**WHAT YOU NEED TO DO**. Print, exactly as written, every line from the first line of the records below through the line containing "REST_GAP = 0.3 * MM", and nothing further.

**DATASET CONTENT**.

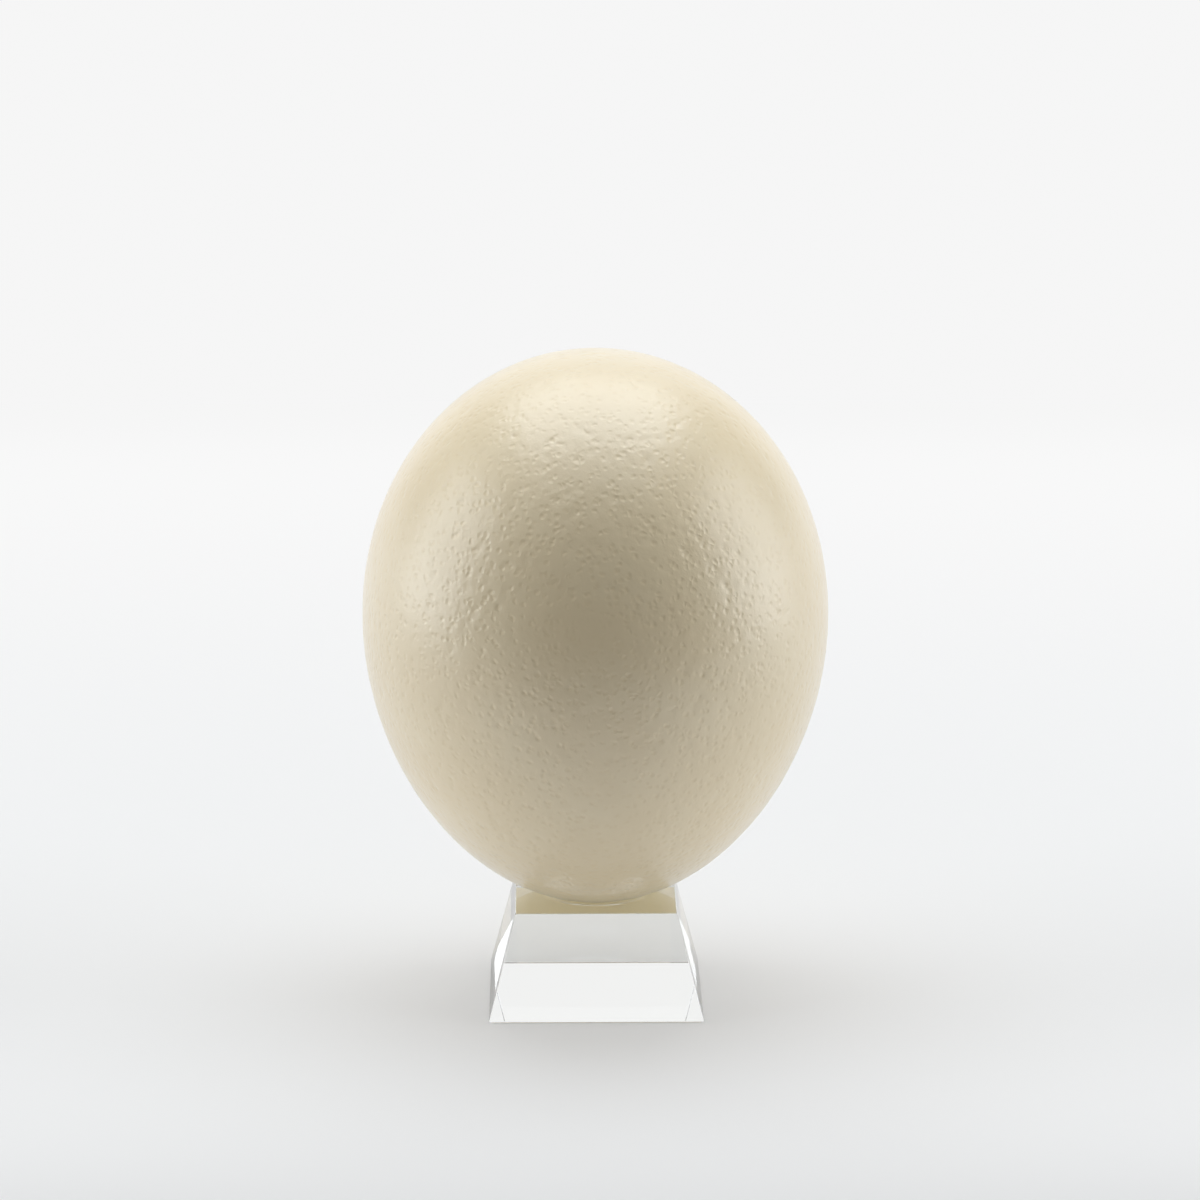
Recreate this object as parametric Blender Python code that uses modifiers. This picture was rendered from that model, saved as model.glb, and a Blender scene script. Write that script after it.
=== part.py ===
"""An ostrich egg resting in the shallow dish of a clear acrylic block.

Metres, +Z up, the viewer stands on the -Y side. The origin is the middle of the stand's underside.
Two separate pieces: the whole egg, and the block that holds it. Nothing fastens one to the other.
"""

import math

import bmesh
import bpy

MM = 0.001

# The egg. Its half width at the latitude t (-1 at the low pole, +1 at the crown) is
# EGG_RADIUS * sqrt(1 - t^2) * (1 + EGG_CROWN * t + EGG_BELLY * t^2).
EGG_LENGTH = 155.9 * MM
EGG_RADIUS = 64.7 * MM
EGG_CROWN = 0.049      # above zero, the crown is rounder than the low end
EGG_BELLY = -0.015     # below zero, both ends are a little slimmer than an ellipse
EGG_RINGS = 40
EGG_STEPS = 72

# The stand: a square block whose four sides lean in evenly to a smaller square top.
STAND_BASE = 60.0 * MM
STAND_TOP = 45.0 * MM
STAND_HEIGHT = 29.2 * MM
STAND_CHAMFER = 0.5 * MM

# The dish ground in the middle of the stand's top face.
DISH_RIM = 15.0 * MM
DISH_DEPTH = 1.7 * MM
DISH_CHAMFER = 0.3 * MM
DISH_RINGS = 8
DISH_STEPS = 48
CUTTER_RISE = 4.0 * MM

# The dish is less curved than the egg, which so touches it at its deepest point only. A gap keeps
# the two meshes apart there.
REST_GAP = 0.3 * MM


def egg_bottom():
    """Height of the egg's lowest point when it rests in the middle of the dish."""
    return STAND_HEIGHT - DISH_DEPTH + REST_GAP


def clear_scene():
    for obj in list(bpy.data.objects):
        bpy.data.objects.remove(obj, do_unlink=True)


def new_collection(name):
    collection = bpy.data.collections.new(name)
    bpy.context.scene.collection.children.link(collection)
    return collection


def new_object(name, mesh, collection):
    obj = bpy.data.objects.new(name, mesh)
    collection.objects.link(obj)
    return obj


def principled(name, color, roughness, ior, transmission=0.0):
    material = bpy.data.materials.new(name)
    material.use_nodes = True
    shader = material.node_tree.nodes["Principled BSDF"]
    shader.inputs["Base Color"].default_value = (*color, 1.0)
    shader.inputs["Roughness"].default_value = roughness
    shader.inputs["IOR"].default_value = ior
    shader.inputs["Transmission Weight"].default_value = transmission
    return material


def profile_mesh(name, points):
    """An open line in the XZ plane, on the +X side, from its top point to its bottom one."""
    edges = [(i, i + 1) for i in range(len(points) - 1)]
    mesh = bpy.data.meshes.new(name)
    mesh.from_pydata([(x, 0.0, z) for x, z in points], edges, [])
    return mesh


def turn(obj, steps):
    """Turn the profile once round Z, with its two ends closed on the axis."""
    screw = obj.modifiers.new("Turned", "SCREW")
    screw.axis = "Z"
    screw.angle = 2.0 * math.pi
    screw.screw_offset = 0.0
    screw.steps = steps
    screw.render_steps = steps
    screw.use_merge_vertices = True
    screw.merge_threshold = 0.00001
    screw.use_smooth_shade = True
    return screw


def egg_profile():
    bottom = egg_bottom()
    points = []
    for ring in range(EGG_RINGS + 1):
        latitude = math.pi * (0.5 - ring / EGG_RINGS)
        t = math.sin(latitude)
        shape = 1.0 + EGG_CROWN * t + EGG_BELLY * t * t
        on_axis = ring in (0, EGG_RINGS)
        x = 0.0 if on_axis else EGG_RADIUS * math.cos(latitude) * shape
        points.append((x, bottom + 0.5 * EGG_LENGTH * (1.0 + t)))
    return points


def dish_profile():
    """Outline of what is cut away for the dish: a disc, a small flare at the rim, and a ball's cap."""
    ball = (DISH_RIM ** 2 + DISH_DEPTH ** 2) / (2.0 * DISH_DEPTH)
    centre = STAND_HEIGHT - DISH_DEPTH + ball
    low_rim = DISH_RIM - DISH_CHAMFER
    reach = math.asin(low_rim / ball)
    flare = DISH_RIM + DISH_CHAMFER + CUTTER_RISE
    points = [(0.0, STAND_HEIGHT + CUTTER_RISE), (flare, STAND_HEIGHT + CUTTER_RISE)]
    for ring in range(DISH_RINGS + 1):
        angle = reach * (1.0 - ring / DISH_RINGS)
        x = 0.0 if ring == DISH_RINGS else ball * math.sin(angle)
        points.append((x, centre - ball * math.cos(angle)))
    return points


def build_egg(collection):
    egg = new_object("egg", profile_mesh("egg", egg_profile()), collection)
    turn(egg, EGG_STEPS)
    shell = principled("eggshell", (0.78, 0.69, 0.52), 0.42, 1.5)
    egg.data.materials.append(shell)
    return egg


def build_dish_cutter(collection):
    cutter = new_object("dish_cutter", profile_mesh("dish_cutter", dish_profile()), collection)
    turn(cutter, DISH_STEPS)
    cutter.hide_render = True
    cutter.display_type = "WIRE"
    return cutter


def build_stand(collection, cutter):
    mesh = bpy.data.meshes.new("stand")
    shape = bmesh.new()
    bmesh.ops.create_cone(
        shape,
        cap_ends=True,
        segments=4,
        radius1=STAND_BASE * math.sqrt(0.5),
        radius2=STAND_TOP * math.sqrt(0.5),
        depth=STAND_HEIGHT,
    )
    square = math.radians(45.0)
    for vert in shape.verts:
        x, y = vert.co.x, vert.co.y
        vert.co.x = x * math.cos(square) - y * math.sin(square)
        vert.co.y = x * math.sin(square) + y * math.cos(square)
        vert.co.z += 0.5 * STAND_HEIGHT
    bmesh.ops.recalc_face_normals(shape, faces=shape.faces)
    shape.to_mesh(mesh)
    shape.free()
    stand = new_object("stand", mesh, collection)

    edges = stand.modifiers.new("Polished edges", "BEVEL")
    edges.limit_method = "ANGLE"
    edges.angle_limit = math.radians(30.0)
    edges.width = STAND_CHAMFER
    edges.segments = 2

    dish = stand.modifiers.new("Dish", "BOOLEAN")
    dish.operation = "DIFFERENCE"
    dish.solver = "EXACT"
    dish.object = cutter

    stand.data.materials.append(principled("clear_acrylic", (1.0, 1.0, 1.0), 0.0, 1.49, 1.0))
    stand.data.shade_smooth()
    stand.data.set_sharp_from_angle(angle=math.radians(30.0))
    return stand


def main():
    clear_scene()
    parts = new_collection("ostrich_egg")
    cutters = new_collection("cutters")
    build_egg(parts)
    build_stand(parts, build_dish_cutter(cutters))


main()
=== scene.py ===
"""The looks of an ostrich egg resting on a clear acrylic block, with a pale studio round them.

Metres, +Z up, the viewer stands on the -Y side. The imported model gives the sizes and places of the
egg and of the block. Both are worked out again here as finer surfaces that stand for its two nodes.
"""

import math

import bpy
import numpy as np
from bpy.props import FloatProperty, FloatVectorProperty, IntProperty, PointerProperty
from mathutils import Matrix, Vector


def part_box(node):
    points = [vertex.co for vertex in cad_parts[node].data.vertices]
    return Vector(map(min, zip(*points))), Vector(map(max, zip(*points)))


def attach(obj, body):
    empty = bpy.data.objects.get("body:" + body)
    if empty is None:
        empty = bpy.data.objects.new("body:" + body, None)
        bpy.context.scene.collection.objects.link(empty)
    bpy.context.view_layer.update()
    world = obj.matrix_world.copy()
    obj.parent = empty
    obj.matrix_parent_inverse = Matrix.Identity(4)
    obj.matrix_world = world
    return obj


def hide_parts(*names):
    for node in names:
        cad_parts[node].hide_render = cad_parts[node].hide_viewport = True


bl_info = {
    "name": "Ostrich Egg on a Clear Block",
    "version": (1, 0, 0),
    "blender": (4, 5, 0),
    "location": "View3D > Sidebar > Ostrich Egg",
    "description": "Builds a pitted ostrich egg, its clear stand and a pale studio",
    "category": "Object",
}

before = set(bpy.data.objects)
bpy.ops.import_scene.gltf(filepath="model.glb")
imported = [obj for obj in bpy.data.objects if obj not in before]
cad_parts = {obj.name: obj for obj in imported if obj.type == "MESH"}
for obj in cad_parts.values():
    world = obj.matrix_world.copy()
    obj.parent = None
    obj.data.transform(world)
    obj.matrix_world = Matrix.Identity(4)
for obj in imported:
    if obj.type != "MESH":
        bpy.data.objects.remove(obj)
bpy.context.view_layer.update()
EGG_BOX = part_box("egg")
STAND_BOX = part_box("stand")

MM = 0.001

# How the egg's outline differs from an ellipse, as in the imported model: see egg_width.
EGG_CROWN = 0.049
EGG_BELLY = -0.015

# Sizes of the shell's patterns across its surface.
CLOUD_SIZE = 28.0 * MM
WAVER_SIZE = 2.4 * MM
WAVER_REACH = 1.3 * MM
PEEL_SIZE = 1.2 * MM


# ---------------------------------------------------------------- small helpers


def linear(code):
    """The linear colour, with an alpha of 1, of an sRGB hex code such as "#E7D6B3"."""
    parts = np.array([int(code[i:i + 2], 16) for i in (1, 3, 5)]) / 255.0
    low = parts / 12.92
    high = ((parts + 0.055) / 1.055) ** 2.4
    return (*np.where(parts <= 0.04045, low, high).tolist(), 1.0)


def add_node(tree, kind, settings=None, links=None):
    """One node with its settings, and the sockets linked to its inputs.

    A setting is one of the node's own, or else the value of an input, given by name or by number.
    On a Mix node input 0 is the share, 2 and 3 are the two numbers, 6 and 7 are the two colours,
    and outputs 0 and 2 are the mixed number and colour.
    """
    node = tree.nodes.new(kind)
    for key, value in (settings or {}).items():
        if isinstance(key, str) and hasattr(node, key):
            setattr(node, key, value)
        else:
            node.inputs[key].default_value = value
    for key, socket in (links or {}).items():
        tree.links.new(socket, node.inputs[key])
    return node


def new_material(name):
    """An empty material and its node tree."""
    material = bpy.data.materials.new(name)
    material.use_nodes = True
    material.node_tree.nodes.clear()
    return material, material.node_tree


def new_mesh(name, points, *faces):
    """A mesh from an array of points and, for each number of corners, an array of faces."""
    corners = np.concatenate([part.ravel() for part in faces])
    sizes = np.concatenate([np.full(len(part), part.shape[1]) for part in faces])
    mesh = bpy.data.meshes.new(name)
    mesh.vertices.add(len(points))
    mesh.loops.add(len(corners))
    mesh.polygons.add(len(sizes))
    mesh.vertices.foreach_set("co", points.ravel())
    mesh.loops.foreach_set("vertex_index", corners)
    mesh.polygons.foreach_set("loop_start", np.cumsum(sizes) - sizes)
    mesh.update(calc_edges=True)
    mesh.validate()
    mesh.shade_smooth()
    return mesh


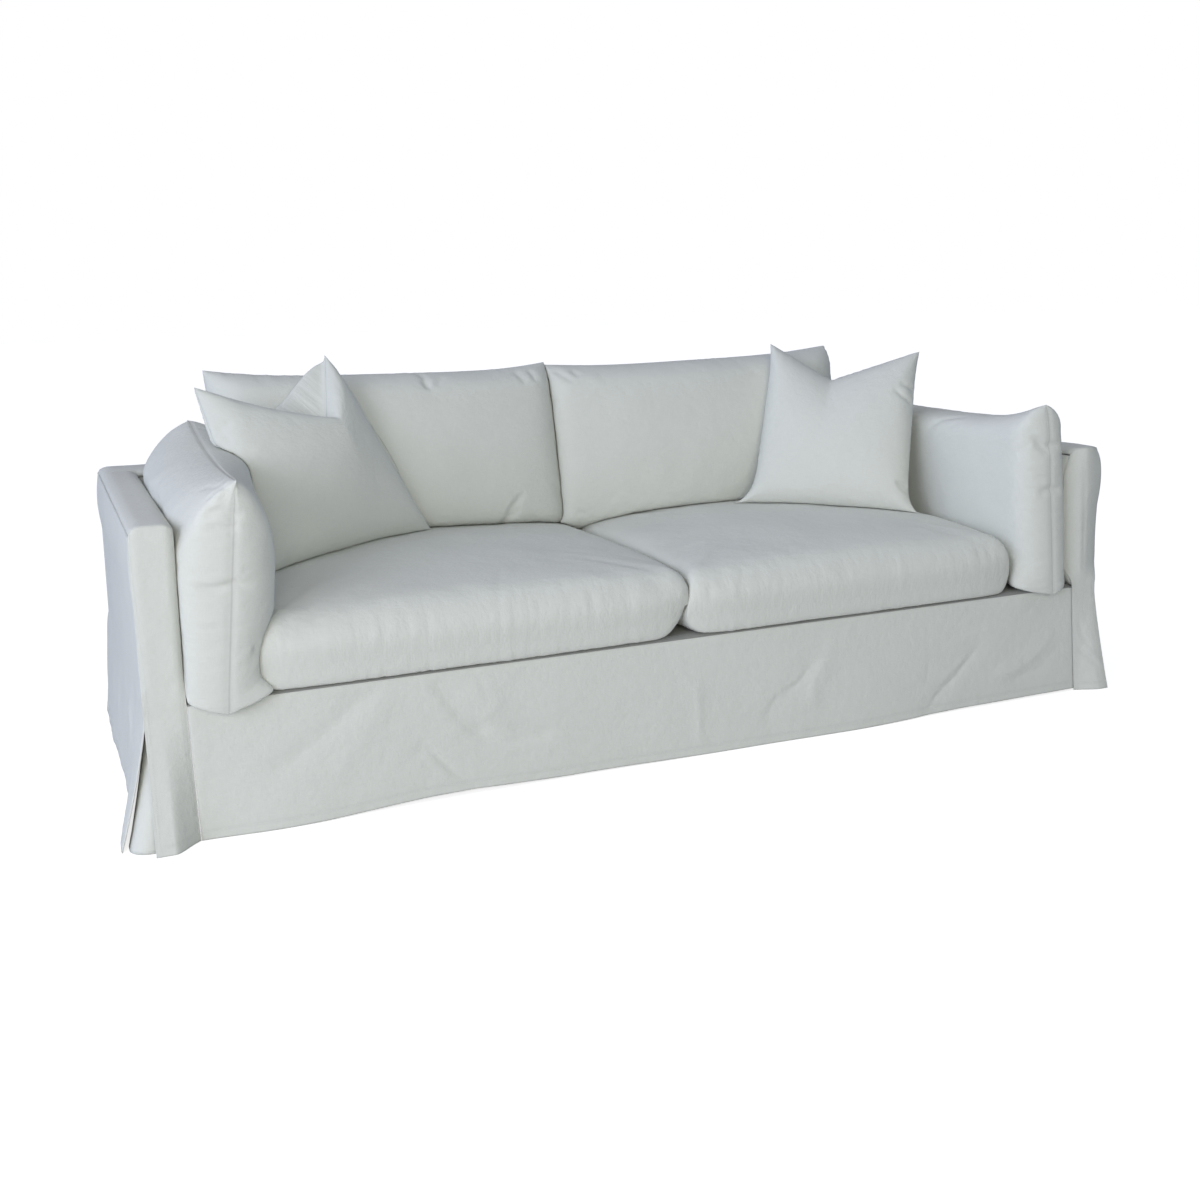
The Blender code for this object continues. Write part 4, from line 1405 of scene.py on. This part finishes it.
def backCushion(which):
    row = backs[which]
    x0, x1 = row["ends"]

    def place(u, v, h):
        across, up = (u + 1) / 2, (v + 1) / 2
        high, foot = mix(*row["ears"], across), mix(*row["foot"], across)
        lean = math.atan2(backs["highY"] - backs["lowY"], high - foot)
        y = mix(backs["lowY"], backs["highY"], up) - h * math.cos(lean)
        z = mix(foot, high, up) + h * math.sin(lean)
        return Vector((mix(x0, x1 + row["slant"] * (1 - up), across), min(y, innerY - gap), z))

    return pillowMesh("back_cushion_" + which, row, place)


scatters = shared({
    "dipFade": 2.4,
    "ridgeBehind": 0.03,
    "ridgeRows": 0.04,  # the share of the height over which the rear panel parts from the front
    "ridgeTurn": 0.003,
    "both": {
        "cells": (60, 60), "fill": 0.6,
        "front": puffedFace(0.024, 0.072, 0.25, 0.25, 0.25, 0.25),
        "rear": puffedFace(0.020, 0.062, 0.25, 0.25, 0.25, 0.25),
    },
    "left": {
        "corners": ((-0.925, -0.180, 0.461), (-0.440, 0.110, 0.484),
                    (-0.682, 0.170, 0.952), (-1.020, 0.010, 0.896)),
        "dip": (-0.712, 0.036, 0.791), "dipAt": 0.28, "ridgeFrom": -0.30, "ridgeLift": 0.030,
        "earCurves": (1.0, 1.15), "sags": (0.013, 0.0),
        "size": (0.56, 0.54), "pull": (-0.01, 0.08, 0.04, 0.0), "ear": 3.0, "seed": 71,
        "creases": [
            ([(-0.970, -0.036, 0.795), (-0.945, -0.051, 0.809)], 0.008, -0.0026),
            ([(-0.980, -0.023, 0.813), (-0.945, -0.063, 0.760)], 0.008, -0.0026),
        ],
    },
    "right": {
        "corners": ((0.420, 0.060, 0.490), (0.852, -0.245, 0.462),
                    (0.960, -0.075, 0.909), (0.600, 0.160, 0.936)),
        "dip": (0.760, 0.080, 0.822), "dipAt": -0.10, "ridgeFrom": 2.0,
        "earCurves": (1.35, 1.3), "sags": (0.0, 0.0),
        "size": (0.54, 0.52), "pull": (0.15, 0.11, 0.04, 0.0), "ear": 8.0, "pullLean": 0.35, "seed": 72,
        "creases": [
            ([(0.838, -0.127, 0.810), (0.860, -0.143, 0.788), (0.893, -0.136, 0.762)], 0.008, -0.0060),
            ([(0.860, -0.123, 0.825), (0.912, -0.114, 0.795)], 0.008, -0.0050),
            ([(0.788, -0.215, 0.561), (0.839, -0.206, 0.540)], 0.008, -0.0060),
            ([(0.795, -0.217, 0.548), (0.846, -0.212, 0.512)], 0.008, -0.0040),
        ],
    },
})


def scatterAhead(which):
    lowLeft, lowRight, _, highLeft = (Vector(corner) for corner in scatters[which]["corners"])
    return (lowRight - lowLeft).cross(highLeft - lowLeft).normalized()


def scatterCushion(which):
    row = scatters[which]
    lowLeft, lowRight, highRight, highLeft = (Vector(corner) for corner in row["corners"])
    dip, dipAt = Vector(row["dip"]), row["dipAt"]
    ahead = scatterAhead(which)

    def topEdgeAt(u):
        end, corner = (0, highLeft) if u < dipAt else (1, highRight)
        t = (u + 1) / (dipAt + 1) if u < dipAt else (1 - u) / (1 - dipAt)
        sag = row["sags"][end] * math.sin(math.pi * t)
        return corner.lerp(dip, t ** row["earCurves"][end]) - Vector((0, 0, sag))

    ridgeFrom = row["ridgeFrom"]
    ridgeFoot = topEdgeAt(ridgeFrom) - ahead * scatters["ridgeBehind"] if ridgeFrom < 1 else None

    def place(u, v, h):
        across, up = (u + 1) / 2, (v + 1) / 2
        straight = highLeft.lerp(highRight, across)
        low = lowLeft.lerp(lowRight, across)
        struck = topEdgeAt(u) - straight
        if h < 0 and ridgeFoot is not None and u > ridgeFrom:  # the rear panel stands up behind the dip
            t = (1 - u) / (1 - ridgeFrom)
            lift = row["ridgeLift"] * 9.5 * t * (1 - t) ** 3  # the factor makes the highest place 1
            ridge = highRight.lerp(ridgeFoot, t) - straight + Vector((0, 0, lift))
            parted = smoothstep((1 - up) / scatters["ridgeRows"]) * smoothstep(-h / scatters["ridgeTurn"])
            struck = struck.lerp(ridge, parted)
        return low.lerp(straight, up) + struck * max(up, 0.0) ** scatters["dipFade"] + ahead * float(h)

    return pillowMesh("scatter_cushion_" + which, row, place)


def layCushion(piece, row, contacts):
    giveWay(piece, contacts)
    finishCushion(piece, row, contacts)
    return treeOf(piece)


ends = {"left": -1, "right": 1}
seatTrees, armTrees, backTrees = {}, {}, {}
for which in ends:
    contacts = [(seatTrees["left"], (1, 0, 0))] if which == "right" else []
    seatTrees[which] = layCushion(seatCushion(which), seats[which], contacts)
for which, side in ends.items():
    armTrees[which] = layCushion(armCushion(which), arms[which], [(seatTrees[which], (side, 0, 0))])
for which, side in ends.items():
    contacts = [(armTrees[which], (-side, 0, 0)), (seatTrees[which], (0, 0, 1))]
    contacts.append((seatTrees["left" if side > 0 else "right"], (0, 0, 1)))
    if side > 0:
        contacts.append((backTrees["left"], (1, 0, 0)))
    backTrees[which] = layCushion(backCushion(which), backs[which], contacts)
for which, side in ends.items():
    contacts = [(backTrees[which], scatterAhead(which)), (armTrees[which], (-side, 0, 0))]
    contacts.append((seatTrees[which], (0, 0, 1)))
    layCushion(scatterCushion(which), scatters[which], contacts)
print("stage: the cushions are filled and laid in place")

**RESPONSE TO THIS EXERCISE**.
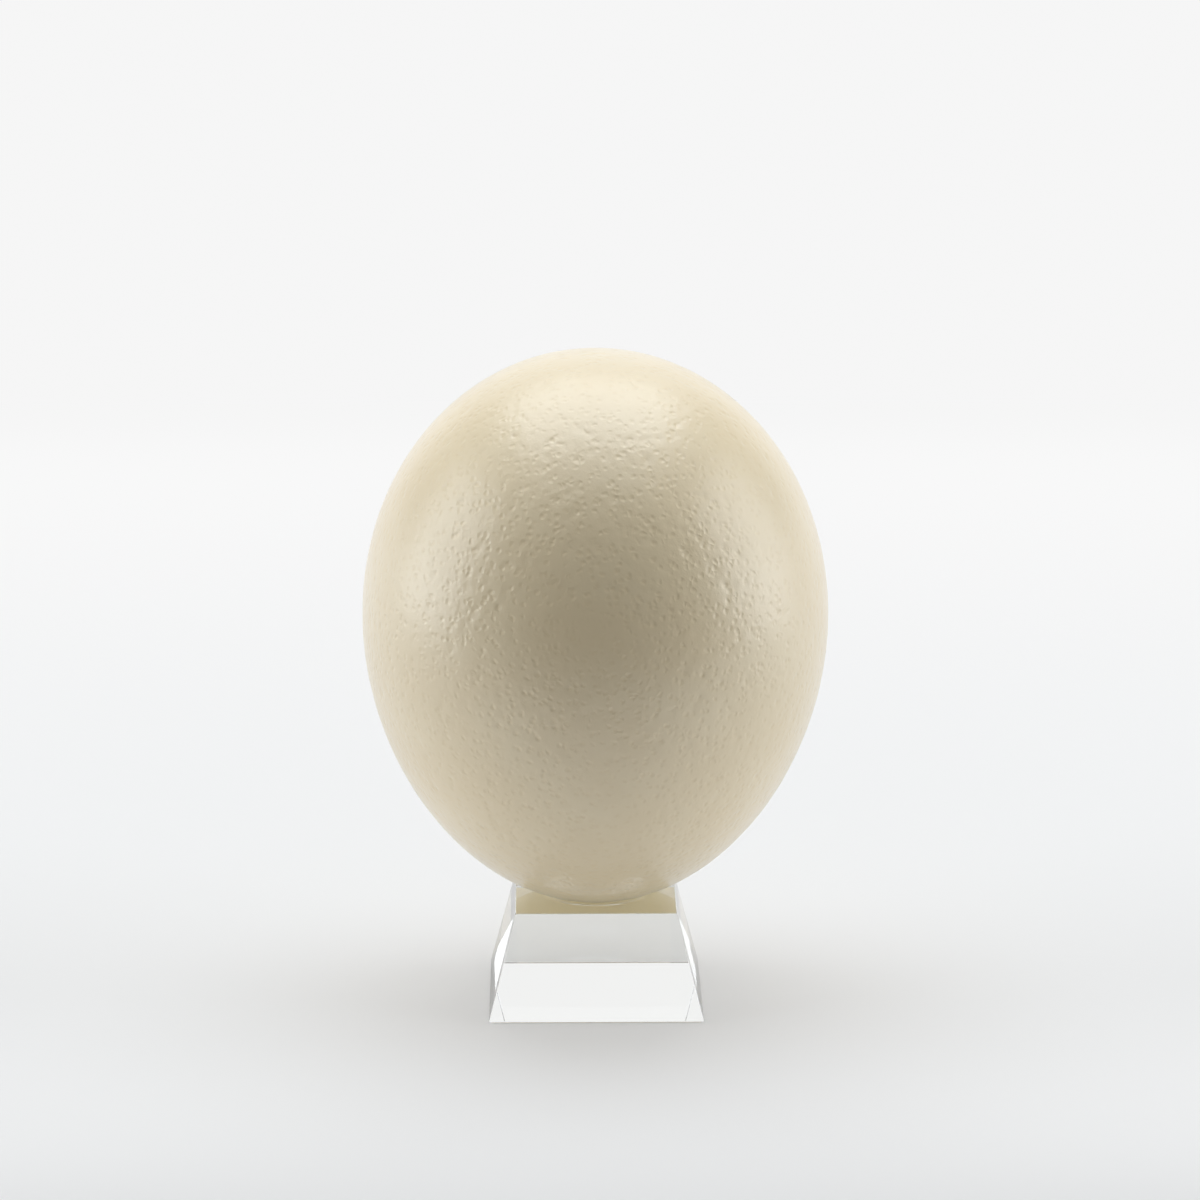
Recreate this object as parametric Blender Python code that uses modifiers. This picture was rendered from that model, saved as model.glb, and a Blender scene script. Write that script after it.
=== part.py ===
"""An ostrich egg resting in the shallow dish of a clear acrylic block.

Metres, +Z up, the viewer stands on the -Y side. The origin is the middle of the stand's underside.
Two separate pieces: the whole egg, and the block that holds it. Nothing fastens one to the other.
"""

import math

import bmesh
import bpy

MM = 0.001

# The egg. Its half width at the latitude t (-1 at the low pole, +1 at the crown) is
# EGG_RADIUS * sqrt(1 - t^2) * (1 + EGG_CROWN * t + EGG_BELLY * t^2).
EGG_LENGTH = 155.9 * MM
EGG_RADIUS = 64.7 * MM
EGG_CROWN = 0.049      # above zero, the crown is rounder than the low end
EGG_BELLY = -0.015     # below zero, both ends are a little slimmer than an ellipse
EGG_RINGS = 40
EGG_STEPS = 72

# The stand: a square block whose four sides lean in evenly to a smaller square top.
STAND_BASE = 60.0 * MM
STAND_TOP = 45.0 * MM
STAND_HEIGHT = 29.2 * MM
STAND_CHAMFER = 0.5 * MM

# The dish ground in the middle of the stand's top face.
DISH_RIM = 15.0 * MM
DISH_DEPTH = 1.7 * MM
DISH_CHAMFER = 0.3 * MM
DISH_RINGS = 8
DISH_STEPS = 48
CUTTER_RISE = 4.0 * MM

# The dish is less curved than the egg, which so touches it at its deepest point only. A gap keeps
# the two meshes apart there.
REST_GAP = 0.3 * MM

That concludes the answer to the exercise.